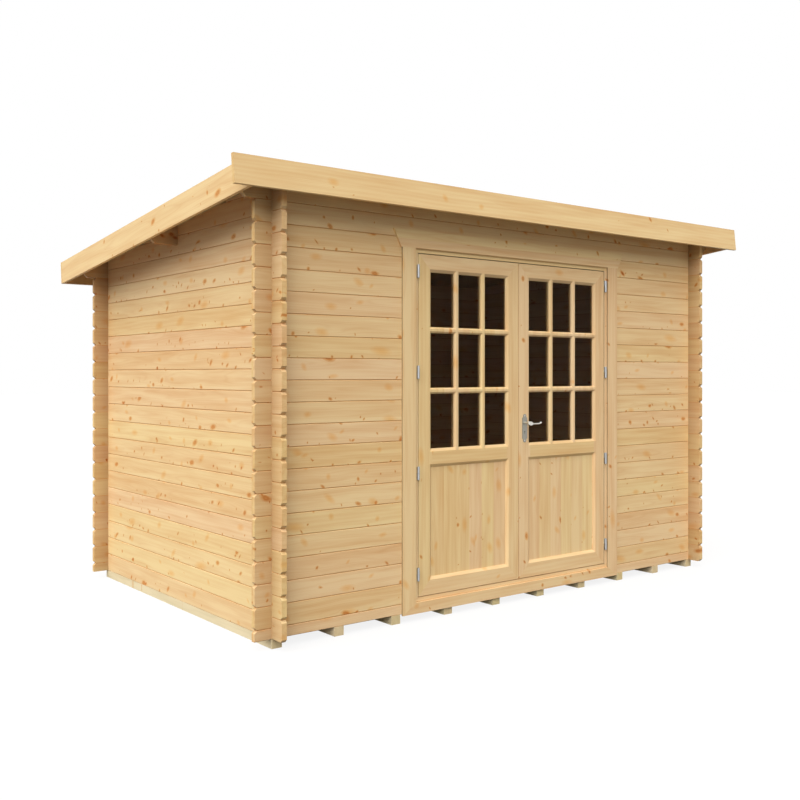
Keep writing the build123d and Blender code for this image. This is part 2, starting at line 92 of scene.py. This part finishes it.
# Kinds of knot: a shift along the grain that sets them apart, the length of a cell that may hold one, the
# least and greatest radius, the least and greatest length of the ellipse as a share of its height, and
# the colours that tint the wood from the heart outwards, where 0.4 is the rim and 1 is 2.5 radii away
KNOT_KINDS = {
    "haze": (21.7, 0.36, (0.006, 0.014), (0.8, 2.6), ((0.0, "#FBE6C8"), (0.4, "#FDEEDA"), (1.0, "#FFFFFF"))),
    "broad": (
        0.0,
        0.20,
        (0.004, 0.0105),
        (0.7, 2.0),
        ((0.0, "#EAC39C"), (0.3, "#E0B084"), (0.42, "#E6BB92"), (0.62, "#F6DEC0"), (1.0, "#FFFFFF")),
    ),
    "pin": (
        9.3,
        0.085,
        (0.002, 0.0065),
        (0.5, 1.5),
        ((0.0, "#DCAE88"), (0.36, "#E2B892"), (0.62, "#F4DCC2"), (1.0, "#FFFFFF")),
    ),
}
HAZE_SHARE = 0.7


def linear(code):
    """sRGB hex colour as linear red, green, blue and alpha."""
    rgb = np.array([int(code[i : i + 2], 16) for i in (1, 3, 5)]) / 255
    return (*np.where(rgb <= 0.04045, rgb / 12.92, ((rgb + 0.055) / 1.055) ** 2.4), 1.0)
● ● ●
▸ Aim of the task: Repeat the material word for word from its opening line up to and including the line containing "HAZE_SHARE = 0.7".

▸ Answer to the problem:
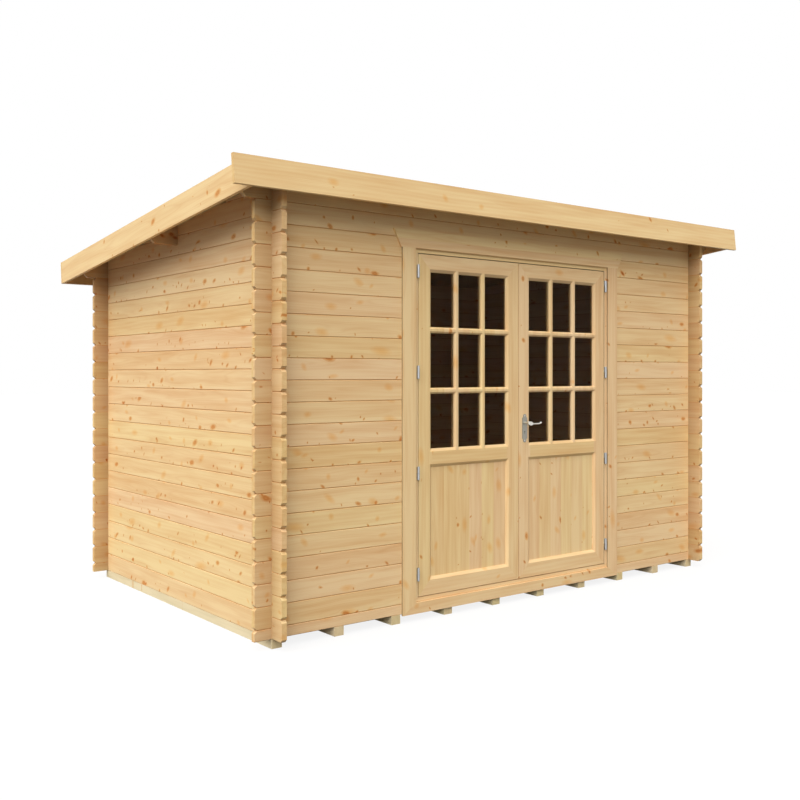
Keep writing the build123d and Blender code for this image. This is part 2, starting at line 92 of scene.py. This part finishes it.
# Kinds of knot: a shift along the grain that sets them apart, the length of a cell that may hold one, the
# least and greatest radius, the least and greatest length of the ellipse as a share of its height, and
# the colours that tint the wood from the heart outwards, where 0.4 is the rim and 1 is 2.5 radii away
KNOT_KINDS = {
    "haze": (21.7, 0.36, (0.006, 0.014), (0.8, 2.6), ((0.0, "#FBE6C8"), (0.4, "#FDEEDA"), (1.0, "#FFFFFF"))),
    "broad": (
        0.0,
        0.20,
        (0.004, 0.0105),
        (0.7, 2.0),
        ((0.0, "#EAC39C"), (0.3, "#E0B084"), (0.42, "#E6BB92"), (0.62, "#F6DEC0"), (1.0, "#FFFFFF")),
    ),
    "pin": (
        9.3,
        0.085,
        (0.002, 0.0065),
        (0.5, 1.5),
        ((0.0, "#DCAE88"), (0.36, "#E2B892"), (0.62, "#F4DCC2"), (1.0, "#FFFFFF")),
    ),
}
HAZE_SHARE = 0.7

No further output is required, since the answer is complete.